- **Stored rows**:
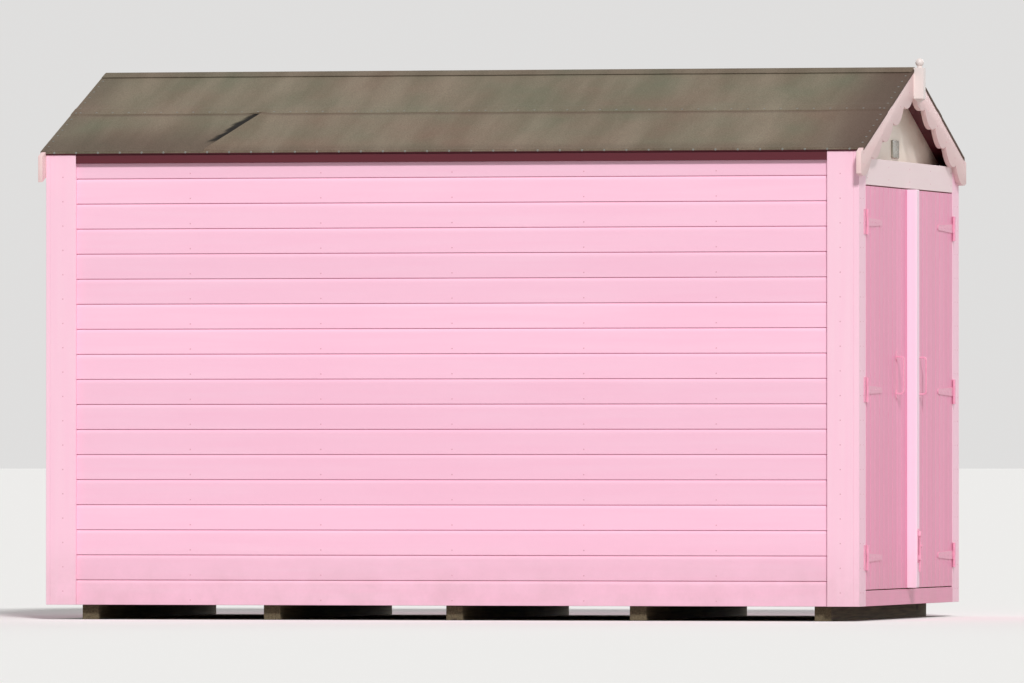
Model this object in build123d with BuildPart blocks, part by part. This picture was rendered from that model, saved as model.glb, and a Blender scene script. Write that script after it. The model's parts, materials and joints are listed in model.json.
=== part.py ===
---
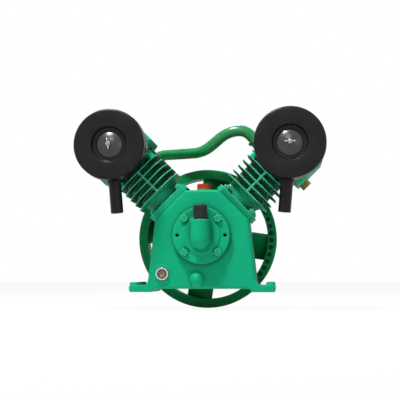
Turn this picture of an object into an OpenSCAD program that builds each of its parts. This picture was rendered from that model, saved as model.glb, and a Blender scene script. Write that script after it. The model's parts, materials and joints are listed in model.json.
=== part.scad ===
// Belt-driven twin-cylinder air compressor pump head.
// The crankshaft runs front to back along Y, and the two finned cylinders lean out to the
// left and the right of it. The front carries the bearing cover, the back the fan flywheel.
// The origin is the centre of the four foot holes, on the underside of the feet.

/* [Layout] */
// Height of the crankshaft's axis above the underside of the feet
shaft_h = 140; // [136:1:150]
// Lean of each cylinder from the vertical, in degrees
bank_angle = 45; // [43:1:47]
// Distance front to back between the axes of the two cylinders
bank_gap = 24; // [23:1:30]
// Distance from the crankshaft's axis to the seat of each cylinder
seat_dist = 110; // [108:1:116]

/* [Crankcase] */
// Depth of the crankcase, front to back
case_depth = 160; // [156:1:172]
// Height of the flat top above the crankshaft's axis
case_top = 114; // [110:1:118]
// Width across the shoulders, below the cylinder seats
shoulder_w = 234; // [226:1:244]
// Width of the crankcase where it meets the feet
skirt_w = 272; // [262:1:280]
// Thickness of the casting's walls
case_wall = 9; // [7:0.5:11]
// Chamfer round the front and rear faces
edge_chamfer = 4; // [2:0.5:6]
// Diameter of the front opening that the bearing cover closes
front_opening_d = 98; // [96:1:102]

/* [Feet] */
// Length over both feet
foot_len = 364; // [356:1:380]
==
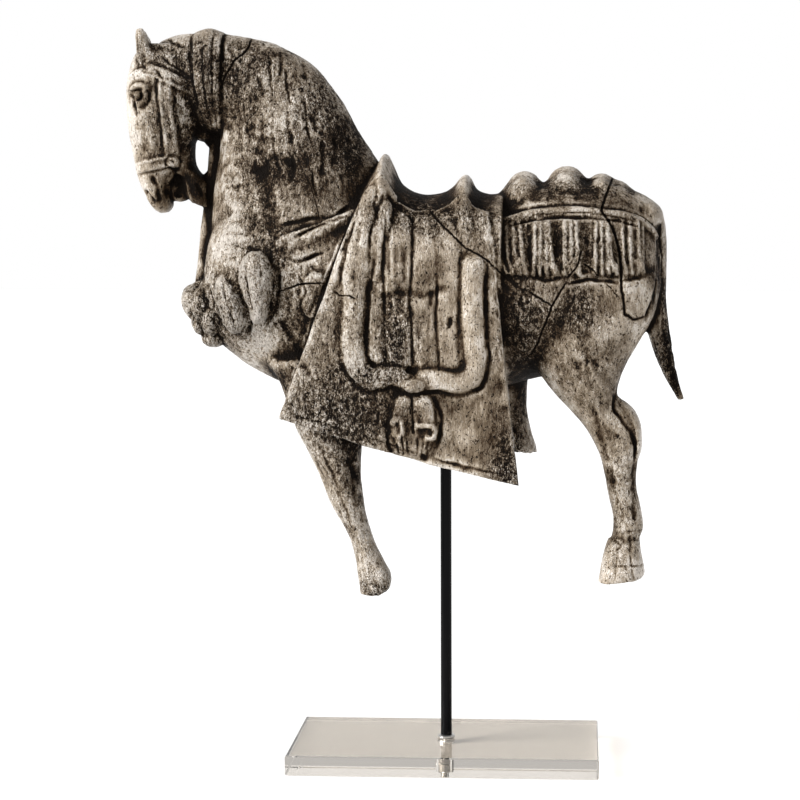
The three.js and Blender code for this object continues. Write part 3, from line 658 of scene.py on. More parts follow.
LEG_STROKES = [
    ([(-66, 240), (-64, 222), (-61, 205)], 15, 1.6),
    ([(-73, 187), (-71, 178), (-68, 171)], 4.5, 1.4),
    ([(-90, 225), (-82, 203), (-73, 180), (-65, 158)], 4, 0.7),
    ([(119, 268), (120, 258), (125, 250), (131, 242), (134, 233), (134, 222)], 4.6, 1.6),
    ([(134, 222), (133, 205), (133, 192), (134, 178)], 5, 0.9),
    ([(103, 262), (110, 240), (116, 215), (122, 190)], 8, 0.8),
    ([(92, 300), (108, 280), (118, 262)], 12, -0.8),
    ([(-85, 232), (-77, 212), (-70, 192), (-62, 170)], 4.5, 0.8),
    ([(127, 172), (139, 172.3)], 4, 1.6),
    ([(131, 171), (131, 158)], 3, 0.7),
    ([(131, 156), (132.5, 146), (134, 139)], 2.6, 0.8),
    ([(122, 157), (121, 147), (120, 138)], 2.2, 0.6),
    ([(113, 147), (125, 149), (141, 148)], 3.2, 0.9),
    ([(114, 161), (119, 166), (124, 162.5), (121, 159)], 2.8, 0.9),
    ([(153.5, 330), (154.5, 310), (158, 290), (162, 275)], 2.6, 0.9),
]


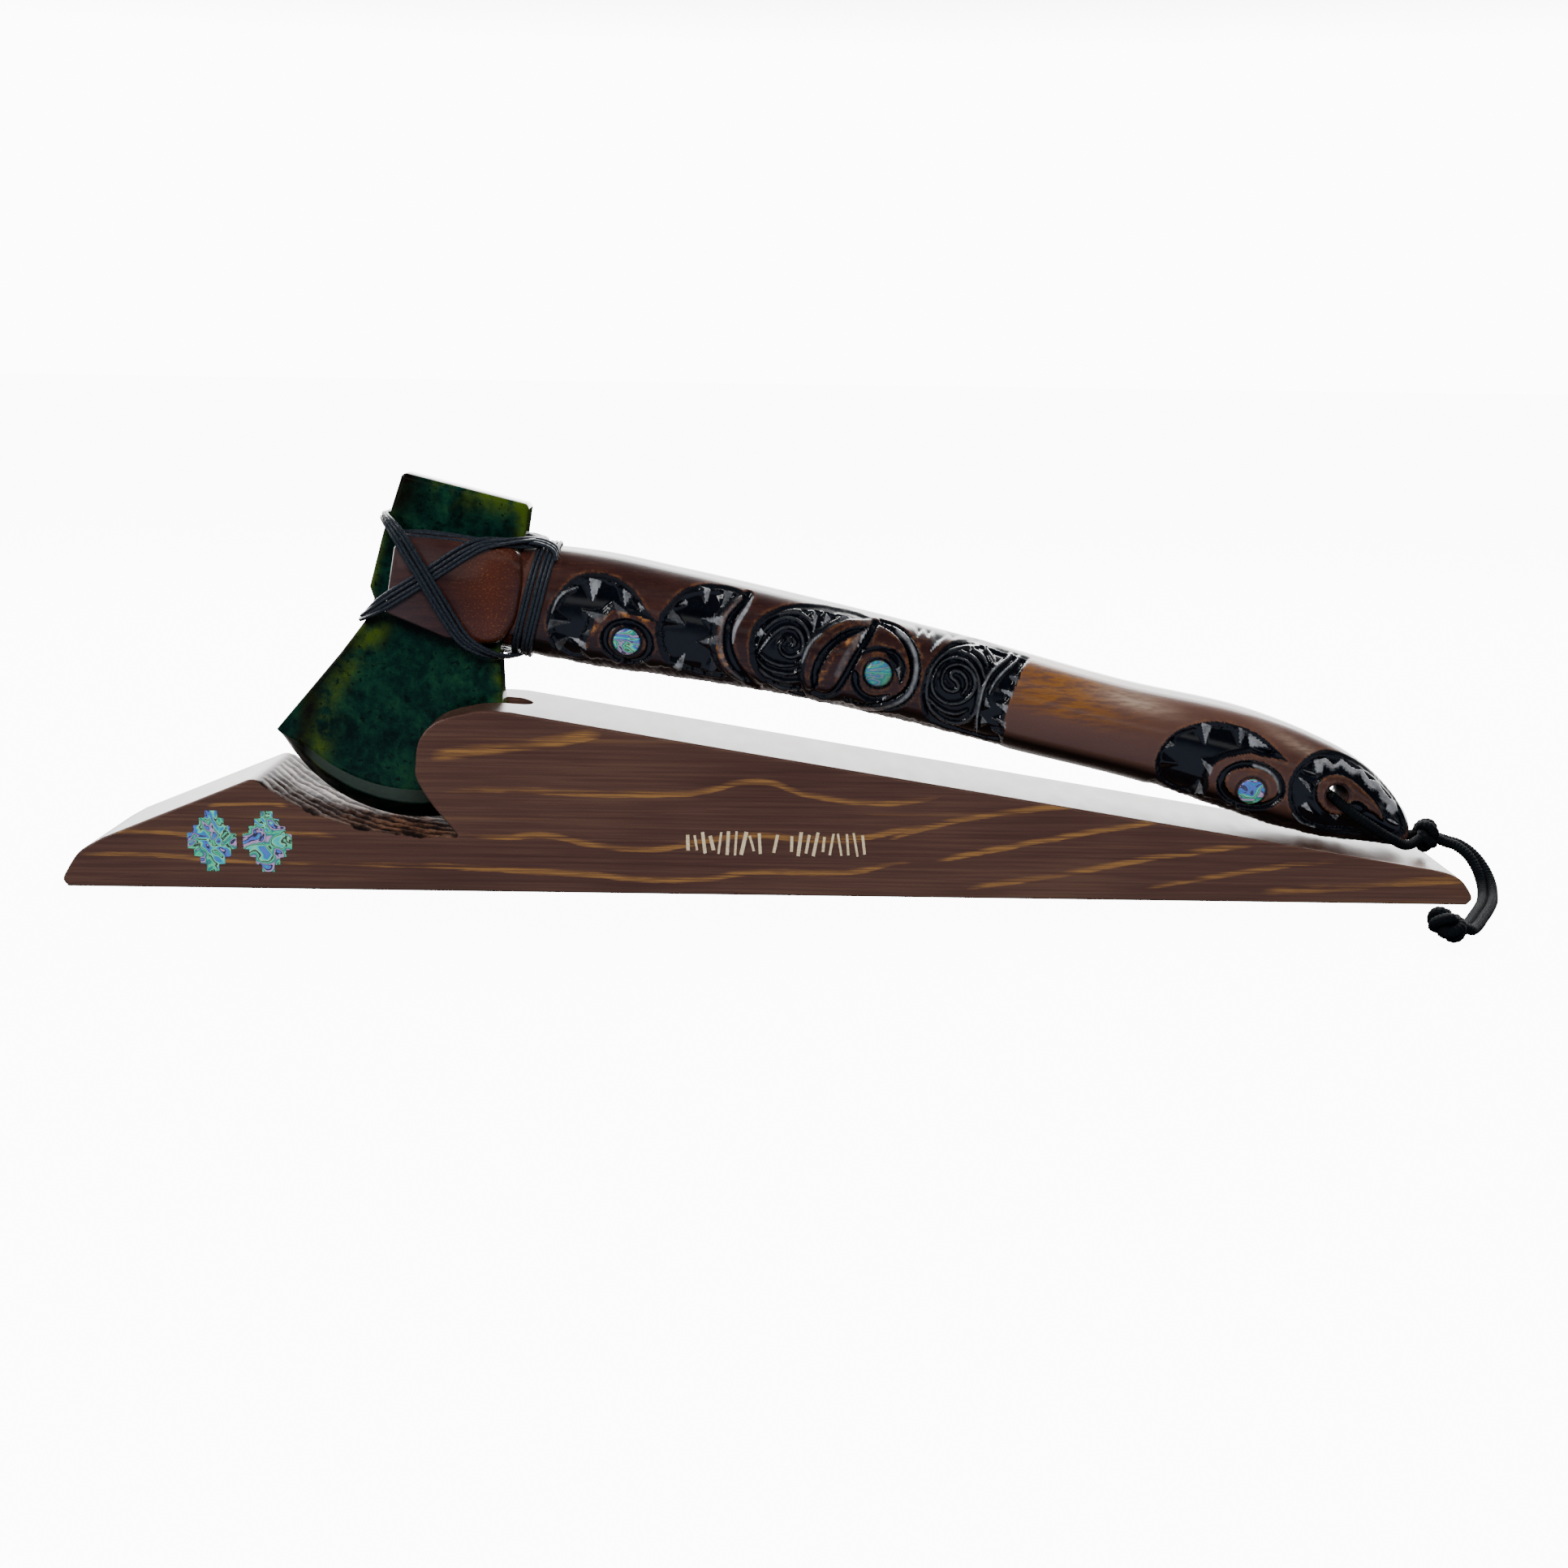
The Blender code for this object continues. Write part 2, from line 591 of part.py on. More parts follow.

- **Task description**: Solely the line containing "The three.js and", the line containing "The Blender code", and the lines between them are to be given again, exactly as written.

- **Answer to this problem**:
The three.js and Blender code for this object continues. Write part 3, from line 658 of scene.py on. More parts follow.
LEG_STROKES = [
    ([(-66, 240), (-64, 222), (-61, 205)], 15, 1.6),
    ([(-73, 187), (-71, 178), (-68, 171)], 4.5, 1.4),
    ([(-90, 225), (-82, 203), (-73, 180), (-65, 158)], 4, 0.7),
    ([(119, 268), (120, 258), (125, 250), (131, 242), (134, 233), (134, 222)], 4.6, 1.6),
    ([(134, 222), (133, 205), (133, 192), (134, 178)], 5, 0.9),
    ([(103, 262), (110, 240), (116, 215), (122, 190)], 8, 0.8),
    ([(92, 300), (108, 280), (118, 262)], 12, -0.8),
    ([(-85, 232), (-77, 212), (-70, 192), (-62, 170)], 4.5, 0.8),
    ([(127, 172), (139, 172.3)], 4, 1.6),
    ([(131, 171), (131, 158)], 3, 0.7),
    ([(131, 156), (132.5, 146), (134, 139)], 2.6, 0.8),
    ([(122, 157), (121, 147), (120, 138)], 2.2, 0.6),
    ([(113, 147), (125, 149), (141, 148)], 3.2, 0.9),
    ([(114, 161), (119, 166), (124, 162.5), (121, 159)], 2.8, 0.9),
    ([(153.5, 330), (154.5, 310), (158, 290), (162, 275)], 2.6, 0.9),
]


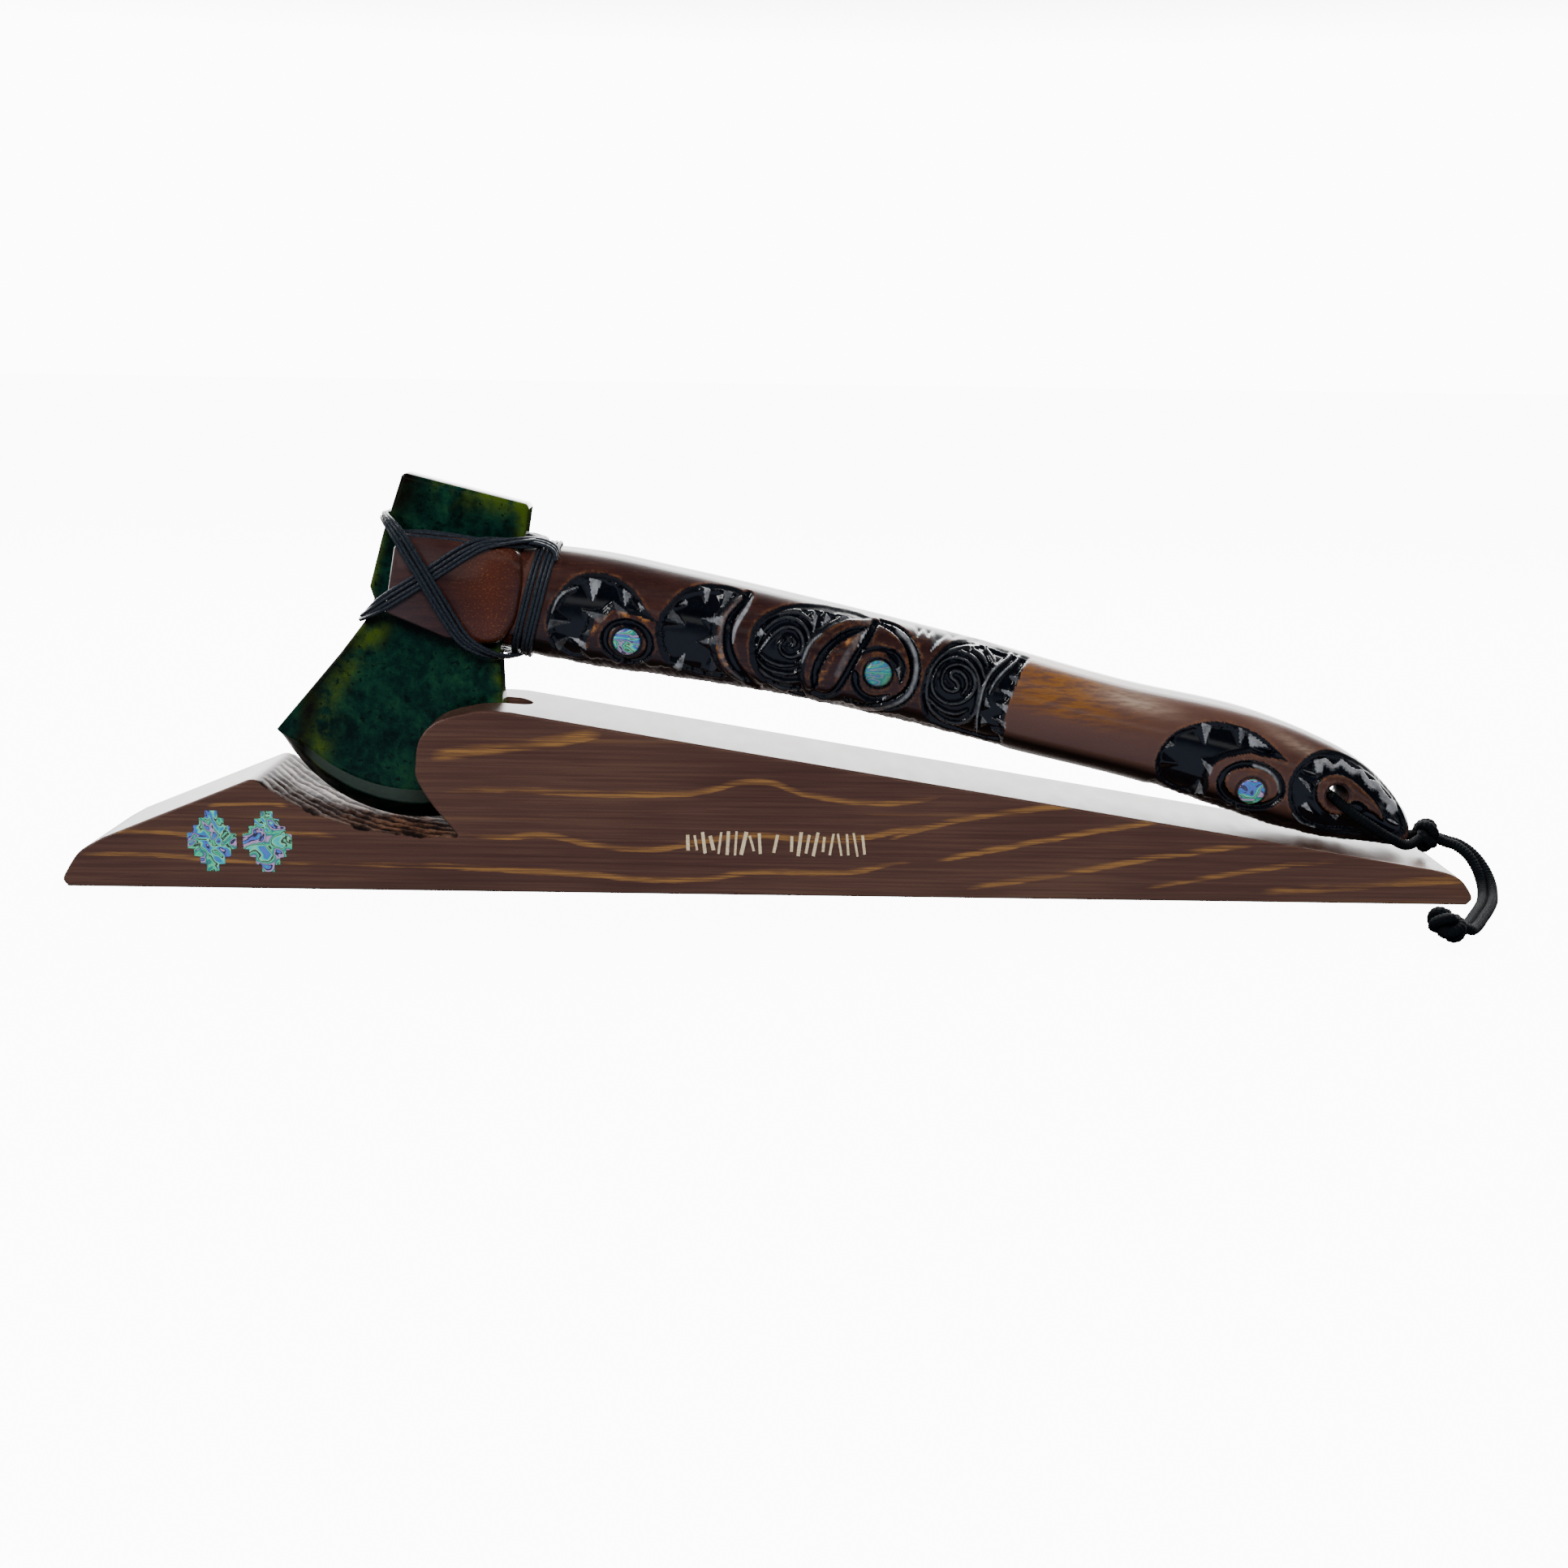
The Blender code for this object continues. Write part 2, from line 591 of part.py on. More parts follow.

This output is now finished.